Saint Ignace de Loyola était bien conscient de l’importance d’enraciner profondément cette attitude de gratitude dans notre relation avec Dieu. Il en fit même le mouvement premier d’une forme de prière sur lequel il mettait l’accent dans ses Exercices spirituels, mais à utiliser aussi dans la vie courante : l’examen (pour laquelle on utilise d’autres noms aussi, entre autres prière d’alliance). Cette prière permet une relecture de la journée à la lumière de la relation avec Dieu. Dans un premier temps, avant de considérer l’action et les pensées de la journée, Ignace invite la personne qui prie à rendre grâce à Dieu, notre Seigneur, des bienfaits reçus (Exercices spirituels, § 43). La disposition initiale de la relation priante est donc la gratitude, l’action de grâce pour ce qui est donné généreusement. La reconnaissance du don donne une forme au retour sur l’action qui s’ensuit; elle est réponse humaine à un don qui est premier.

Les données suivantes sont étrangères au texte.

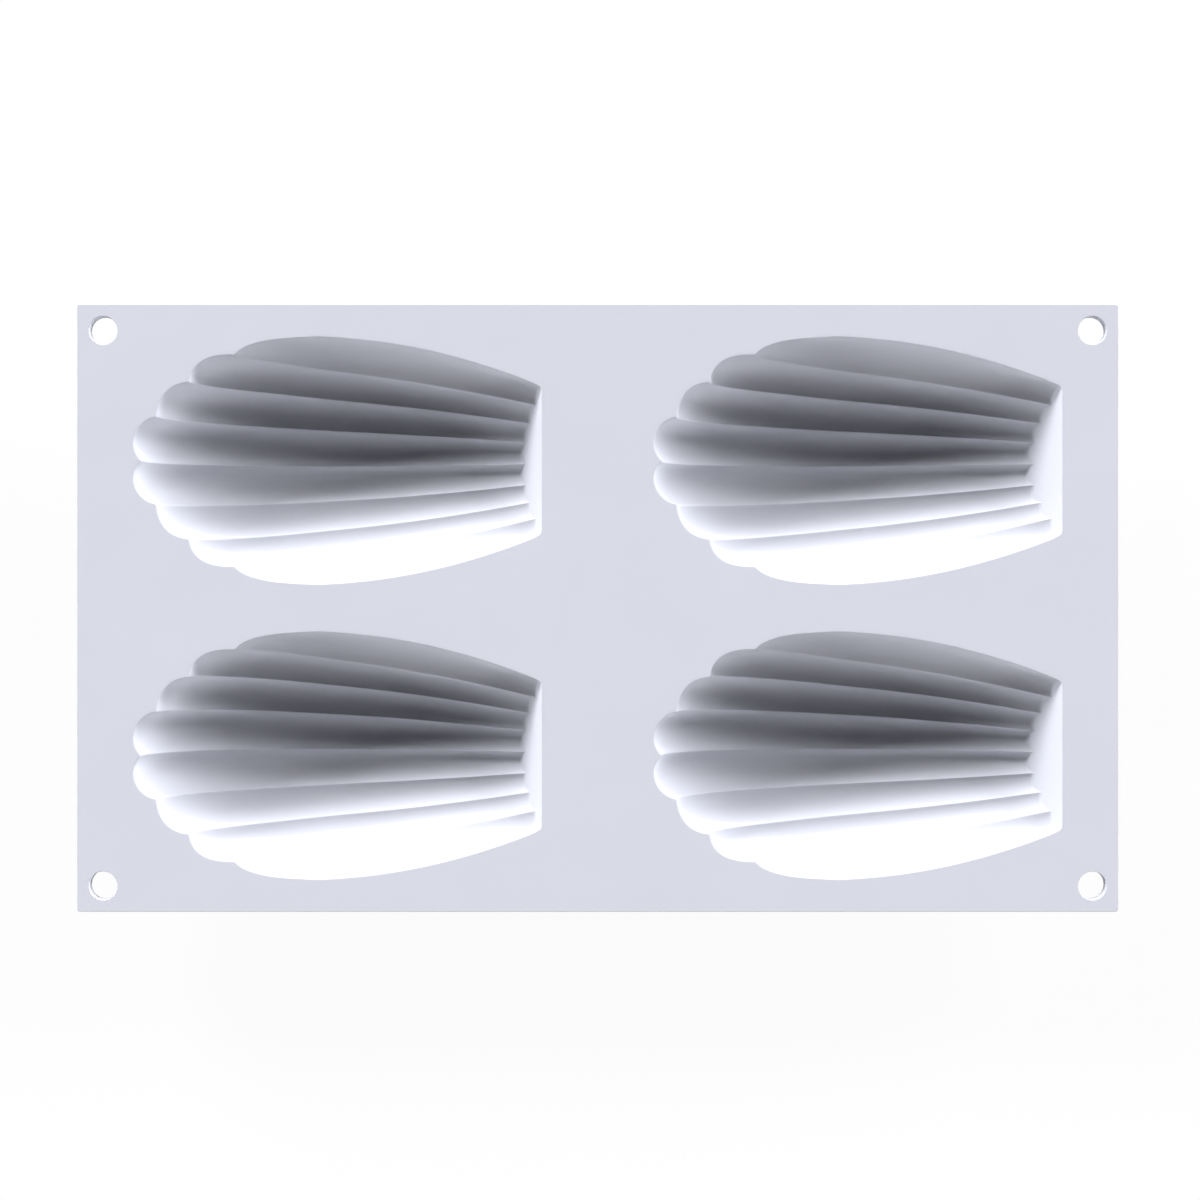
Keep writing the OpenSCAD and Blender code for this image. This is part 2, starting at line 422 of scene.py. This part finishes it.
def new_tree(name, sockets):
    """A Geometry Nodes tree with named inputs after its geometry, and its input sockets."""
    tree = bpy.data.node_groups.new(name, "GeometryNodeTree")
    tree.interface.new_socket("Geometry", in_out="INPUT", socket_type="NodeSocketGeometry")
    tree.interface.new_socket("Geometry", in_out="OUTPUT", socket_type="NodeSocketGeometry")
    for label, kind in sockets.items():
        tree.interface.new_socket(label, in_out="INPUT", socket_type="NodeSocket" + kind)
    return tree, tree.nodes.new("NodeGroupInput").outputs


def finish_tree(tree, last, given):
    """Ends a tree with real geometry in its material."""
    real = add(tree, "GeometryNodeRealizeInstances", {"Geometry": last.outputs[0]})
    finish = {"Geometry": real.outputs[0], "Material": given["Finish"]}
    made = add(tree, "GeometryNodeSetMaterial", finish)
    add(tree, "NodeGroupOutput", {"Geometry": made.outputs[0]})


def grown(name, base, tree, values):
    """The plain mesh that a tree makes of a base mesh with these values of its inputs."""
    holder = link(name, base)
    modifier = holder.modifiers.new(name, "NODES")
    modifier.node_group = tree
    for item in tree.interface.items_tree:
        if item.in_out == "INPUT" and item.name in values:
            modifier[item.identifier] = values[item.name]
    graph = bpy.context.evaluated_depsgraph_get()
    mesh = bpy.data.meshes.new_from_object(holder.evaluated_get(graph))
    bpy.data.objects.remove(holder)
    mesh.name = name
    return mesh


def cup_tree():
    """Smooths a cup's cage between its creased seams and puts it in its place in the sheet."""
    sockets = {"Levels": "Int", "Along": "Float", "Across": "Float", "Finish": "Material"}
    tree, given = new_tree("moulded_cup", sockets)
    seam = add(tree, "GeometryNodeInputNamedAttribute", {"Name": "seam"}, data_type="FLOAT")
    smooth = add(
        tree,
        "GeometryNodeSubdivisionSurface",
        {"Mesh": given["Geometry"], "Level": given["Levels"], "Edge Crease": seam.outputs[0]},
    )
    place = add(tree, "ShaderNodeCombineXYZ", {"X": given["Along"], "Y": given["Across"]})
    moved = add(
        tree,
        "GeometryNodeTransform",
        {"Geometry": smooth.outputs[0], "Translation": place.outputs[0]},
    )
    shaded = add(tree, "GeometryNodeSetShadeSmooth", {"Geometry": moved.outputs[0]})
    finish_tree(tree, shaded, given)
    return tree


def sheet_tree():
    """The sheet: its outline, corner holes and cup seams are filled, and given their walls."""
    lengths = ["Length", "Width", "Thickness", "Height", "Corner radius", "Edge radius"]
    lengths += ["Hole radius", "Hole spacing along", "Hole spacing across"]
    lengths += ["Cups along", "Cups across"]
    lines = ["Seam", "Edge profile", "Seam profile"]
    sockets = dict.fromkeys(lengths, "Float") | dict.fromkeys(lines, "Object")
    tree, given = new_tree("holed_sheet", sockets | {"Finish": "Material"})

    def calc(operation, a, b):
        return add(tree, "ShaderNodeMath", {0: a, 1: b}, operation=operation).outputs[0]

    def curve_of(label):
        found = add(tree, "GeometryNodeObjectInfo", {"Object": given[label]})
        return add(tree, "GeometryNodeMeshToCurve", {"Mesh": found.outputs["Geometry"]}).outputs[0]

    def at_four(size_x, size_y, shape):
        sizes = {"Size X": size_x, "Size Y": size_y, "Vertices X": 2, "Vertices Y": 2}
        grid = add(tree, "GeometryNodeMeshGrid", sizes)
        links = {"Points": grid.outputs["Mesh"], "Instance": shape}
        copies = add(tree, "GeometryNodeInstanceOnPoints", links)
        return add(tree, "GeometryNodeRealizeInstances", {"Geometry": copies.outputs[0]}).outputs[0]

    def walls(curve, profile):
        upright = add(tree, "GeometryNodeSetCurveNormal", {"Curve": curve}, mode="Z_UP")
        lines = {"Curve": upright.outputs[0], "Profile Curve": profile}
        return add(tree, "GeometryNodeCurveToMesh", lines).outputs[0]

    inset = calc("MULTIPLY", given["Edge radius"], 2.0)
    frame_curve = add(
        tree,
        "GeometryNodeCurvePrimitiveQuadrilateral",
        {
            "Width": calc("SUBTRACT", given["Length"], inset),
            "Height": calc("SUBTRACT", given["Width"], inset),
        },
    )
    outline = add(
        tree,
        "GeometryNodeFilletCurve",
        {
            "Curve": frame_curve.outputs[0],
            "Count": SHEET_CORNER_STEPS,
            "Radius": calc("SUBTRACT", given["Corner radius"], given["Edge radius"]),
        },
        mode="POLY",
    ).outputs[0]
    hole_r = calc("ADD", given["Hole radius"], given["Edge radius"])
    ring = {"Resolution": HOLE_SIDES, "Radius": hole_r}
    circle = add(tree, "GeometryNodeCurvePrimitiveCircle", ring)
    turned = add(tree, "GeometryNodeReverseCurve", {"Curve": circle.outputs[0]})
    holes = at_four(given["Hole spacing along"], given["Hole spacing across"], turned.outputs[0])
    seams = at_four(given["Cups along"], given["Cups across"], curve_of("Seam"))

    curves = add(tree, "GeometryNodeJoinGeometry")
    for curve in (outline, holes, seams):
        tree.links.new(curve, curves.inputs[0])
    filled = add(tree, "GeometryNodeFillCurve", {"Curve": curves.outputs[0]}, mode="TRIANGLES")
    faces = {"Geometry": filled.outputs[0], "Shade Smooth": False}
    flat = add(tree, "GeometryNodeSetShadeSmooth", faces).outputs[0]
    down = add(tree, "ShaderNodeCombineXYZ", {"Z": calc("MULTIPLY", given["Thickness"], -1.0)})
    shift = {"Geometry": flat, "Translation": down.outputs[0]}
    lower = add(tree, "GeometryNodeTransform", shift)
    bottom = add(tree, "GeometryNodeFlipFaces", {"Mesh": lower.outputs[0]})

    rounded = curve_of("Edge profile")
    whole = add(tree, "GeometryNodeJoinGeometry")
    parts = [flat, bottom.outputs[0], walls(outline, rounded), walls(holes, rounded)]
    for part in parts + [walls(seams, curve_of("Seam profile"))]:
        tree.links.new(part, whole.inputs[0])
    merge = {"Geometry": whole.outputs[0], "Distance": WELD}
    welded = add(tree, "GeometryNodeMergeByDistance", merge)
    up = add(tree, "ShaderNodeCombineXYZ", {"Z": given["Height"]})
    lift = {"Geometry": welded.outputs[0], "Translation": up.outputs[0]}
    finish_tree(tree, add(tree, "GeometryNodeTransform", lift), given)
    return tree


def seam_points(cup):
    """The top edge of a smoothed cup's seam, in order round the mouth."""
    on_top = [vertex.co.z > MOULD_H - WELD for vertex in cup.vertices]
    after = {}
    for edge in cup.edges:
        a, b = edge.vertices
        if edge.use_edge_sharp and on_top[a] and on_top[b]:
            after.setdefault(a, []).append(b)
            after.setdefault(b, []).append(a)
    first = next(iter(after))
    order, before, here = [], None, first
    while not order or here != first:
        order.append(here)
        before, here = here, next(i for i in after[here] if i != before)
    return [cup.vertices[i].co.xy[:] for i in order]


def edge_profile():
    """The sheet's edge from its top down, as distance out and depth, rounded above and below."""
    arc = [math.pi / 2 * n / EDGE_STEPS for n in range(EDGE_STEPS + 1)]
    top = [(EDGE_R * math.sin(a), EDGE_R * (1 - math.cos(a))) for a in arc]
    return top + [(x, SHEET_T - y) for x, y in reversed(top)]


def silicone():
    """Cool white silicone: satin, faintly clouded, with a moulding's fine grain and ripple."""
    material = bpy.data.materials.new("satin_silicone")
    material.use_nodes = True
    tree = material.node_tree
    shader = tree.nodes["Principled BSDF"]
    shader.inputs["IOR"].default_value = SILICONE_IOR
    shader.inputs["Specular IOR Level"].default_value = SATIN
    place = add(tree, "ShaderNodeTexCoord").outputs["Object"]

    def noise(size, detail):
        settings = {"Vector": place, "Scale": 1 / size, "Detail": detail}
        return add(tree, "ShaderNodeTexNoise", settings).outputs["Fac"]

    def ranged(value, low, high):
        ends = {"From Min": NOISE_SPAN[0], "From Max": NOISE_SPAN[1], "To Min": low, "To Max": high}
        return add(tree, "ShaderNodeMapRange", {"Value": value} | ends).outputs["Result"]

    def bump(pattern, height, under):
        settings = {"Height": noise(*pattern), "Distance": height, "Strength": 1.0}
        return add(tree, "ShaderNodeBump", settings | under).outputs[0]

    colour = add(tree, "ShaderNodeMix", data_type="RGBA")
    tree.links.new(ranged(noise(*CLOUD), 0, 1), colour.inputs["Factor"])
    for socket, tone in zip((colour.inputs[6], colour.inputs[7]), (COOL_WHITE, COOL_WHITE_CLOUD)):
        socket.default_value = (*tone, 1)
    tree.links.new(colour.outputs[2], shader.inputs["Base Color"])
    tree.links.new(ranged(noise(*SHEEN), *ROUGHNESS), shader.inputs["Roughness"])
    ripple = bump(RIPPLE, RIPPLE_H, {})
    tree.links.new(bump(GRAIN, GRAIN_H, {"Normal": ripple}), shader.inputs["Normal"])
    return material


def stand_for(node, mesh):
    """Shows a mesh in the place of a CAD node."""
    piece = link(node + "_skin", mesh)
    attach(piece, BODY)
    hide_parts(node)


def build_mould():
    """The four cups, then the sheet, which is filled up to the cups' seams."""
    finish = silicone()
    tree, cage = cup_tree(), cup_mesh()
    smoothing = {"Levels": SUBDIVISIONS, "Finish": finish}

    def cup(name, along, across):
        mesh = grown(name, cage, tree, smoothing | {"Along": along, "Across": across})
        mesh.set_sharp_from_angle(angle=SHARP_ANGLE)
        return mesh

    for node, (column, row) in CUPS.items():
        stand_for(node, cup(node + "_skin", column * PITCH_X / 2, row * PITCH_Y / 2))

    seam = seam_points(cup("cup", 0.0, 0.0))
    upright = [(0, 0), (0, SHEET_T)]
    lines = {
        "Seam": link("seam", line_mesh("seam", seam, True)),
        "Edge profile": link("edge_profile", line_mesh("edge_profile", edge_profile(), False)),
        "Seam profile": link("seam_profile", line_mesh("seam_profile", upright, False)),
    }
    sizes = {
        "Length": SHEET_L,
        "Width": SHEET_W,
        "Thickness": SHEET_T,
        "Height": MOULD_H,
        "Corner radius": SHEET_CORNER_R,
        "Edge radius": EDGE_R,
        "Hole radius": HOLE_R,
        "Hole spacing along": SHEET_L - 2 * HOLE_INSET,
        "Hole spacing across": SHEET_W - 2 * HOLE_INSET,
        "Cups along": PITCH_X,
        "Cups across": PITCH_Y,
        "Finish": finish,
    }
    sheet = grown("sheet_skin", bpy.data.meshes.new("bare_sheet"), sheet_tree(), sizes | lines)
    for line in lines.values():
        bpy.data.objects.remove(line)
    stand_for("sheet", sheet)


def seen(tree):
    """1 for rays that look at a surface from the camera, in a reflection or through glass."""
    rays = add(tree, "ShaderNodeLightPath").outputs
    either = rays["Is Camera Ray"]
    for other in (rays["Is Glossy Ray"], rays["Is Transmission Ray"]):
        either = add(tree, "ShaderNodeMath", {0: either, 1: other}, operation="MAXIMUM").outputs[0]
    return either


def white_floor():
    """A matt table. Seen, it is almost as bright as the backdrop and keeps a faint shadow."""
    material = bpy.data.materials.new("white_table")
    material.use_nodes = True
    tree = material.node_tree
    tree.nodes.remove(tree.nodes["Principled BSDF"])
    matt = add(tree, "ShaderNodeBsdfDiffuse", {"Color": (TABLE_TONE, TABLE_TONE, TABLE_TONE, 1)})
    shaded = add(tree, "ShaderNodeBsdfDiffuse", {"Color": (1, 1, 1, 1)})
    glow = add(tree, "ShaderNodeEmission", {"Color": (1, 1, 1, 1), "Strength": 1.0})
    light = {0: SHADOW_SHARE, 1: glow.outputs[0], 2: shaded.outputs[0]}
    bright = add(tree, "ShaderNodeMixShader", light)
    either = {0: seen(tree), 1: matt.outputs[0], 2: bright.outputs[0]}
    surface = add(tree, "ShaderNodeMixShader", either)
    tree.links.new(surface.outputs[0], tree.nodes["Material Output"].inputs["Surface"])
    return material


def white_backdrop():
    """White where it is looked at. It gives no light, which the lamps do."""
    world = bpy.data.worlds.new("white_backdrop")
    world.use_nodes = True
    tree = world.node_tree
    background = tree.nodes["Background"]
    background.inputs["Color"].default_value = (1, 1, 1, 1)
    tree.links.new(seen(tree), background.inputs["Strength"])
    bpy.context.scene.world = world


def stand():
    """The table that the mould stands on."""
    size = TABLE_SIZE / 2
    corners = [(-size, -size, 0), (size, -size, 0), (size, size, 0), (-size, size, 0)]
    mesh = bpy.data.meshes.new("table")
    mesh.from_pydata(corners, [], [(0, 1, 2, 3)])
    mesh.materials.append(white_floor())
    link("table", mesh)


def look():
    """The camera looks straight down, a little off the middle of the sheet."""
    camera = link("camera", bpy.data.cameras.new("camera"))
    camera.location = (*CAMERA_ASIDE, MOULD_H + CAMERA_OVER)
    camera.data.lens = LENS
    camera.data.sensor_width = SENSOR
    bpy.context.scene.camera = camera
    bpy.context.scene.view_settings.view_transform = "Standard"


def lamp(name, azimuth, elevation, spread, strength):
    """A wide soft light from far away. At strength 1 a white face turned to it renders white."""
    data = bpy.data.lights.new(name, "SUN")
    data.angle = math.radians(spread)
    data.energy = strength * math.pi
    data.color = COOL_LIGHT
    a, e = math.radians(azimuth), math.radians(elevation)
    towards = Vector((math.cos(a) * math.cos(e), math.sin(a) * math.cos(e), math.sin(e)))
    link(name, data).rotation_euler = towards.to_track_quat("Z", "Y").to_euler()


build_mould()
stand()
white_backdrop()
look()
for name, aim in LAMPS.items():
    lamp(name, *aim)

La gratitude peut s’exprimer même en un « cri d’étonnement » (ES 60)! En effet, alors qu’Ignace invite le retraitant à regarder en face avec courage les limites de son amour, son agir parfois pécheur, entrainant douleur et larmes (ES 55), la tristesse n’a pas le dernier mot. La conscience du refus d’amour, du refus du don que constitue le péché met en évidence la grandeur du don de Dieu et le caractère inconditionnel de cet amour. Le retraitant qui médite sur son péché personnel est ainsi invité, dans l’ultime étape de cette contemplation, à ce « cri d’étonnement d’une âme profondément émue » (ES 60), qui s’émerveille de vivre devant la création, les anges et les saints! Un grand cri de gratitude s’élève. Gratitude devant un Dieu dont la justice est miséricorde (ES 61).
Le sommet de la gratitude dans l’enseignement d’Ignace de Loyola s’exprime par la contemplation qui vient clore la grande retraite de 30 jours des Exercices spirituels. Un long cheminement conduit le retraitant de la considération de la création, du péché, à la suite de Jésus, depuis l’Incarnation et sa vie publique jusqu’à la mort et la résurrection. En contemplant la vie de Jésus, le retraitant se pose la question :
Qu’est-ce que je fais? Comment est-ce que je vis ma relation avec le Christ? Comment suis-je invité à le suivre? Comment puis-je répondre au don que Dieu me fait? Des réponses concrètes sont explorées, envisagées, peut-être données.
À la toute fin de la démarche survient la contemplation pour parvenir à l’amour (ES 230-237). Ignace rappelle en commençant cette prière que l’amour se voit dans les gestes plutôt que les paroles, et que l’amour consiste en la communication de ce qui est mien à celui que j’aime (ES 230-231). L’amour, donc, est don réciproque, mutualité dans la relation. Comment répondre à un amour immense autrement que par une gratitude immense? Le premier moment de cette contemplation est ainsi de ramener à la mémoire les bienfaits reçus de Dieu (ES 234). Les bienfaits communs à toute l’humanité : le don de la création, du salut, mais aussi les bienfaits qui me sont particuliers, comment le Seigneur a tout fait pour moi, qu’il m’a tout donné, et qu’il veut même se donner à moi! Ignace nous invite à une reconnaissance qui soit à la dimension de Dieu : immense, sans limite, une gratitude qui saisisse tout notre être, toute notre vie! Face à ce don, une réponse gratuite, libre, généreuse, un grand merci s’invite, qu’Ignace exprime en sa prière la plus fameuse : « Prends, Seigneur, et reçois, toute ma liberté, ma mémoire, mon intelligence et toute ma volonté. Tout ce que j’ai et possède. Tu me l’as donné, à toi, Seigneur, je le rends. Tout est à toi. Disposes-en selon ton entière volonté. Donne-moi ton amour et ta grâce, cela me suffit.» (ES 234).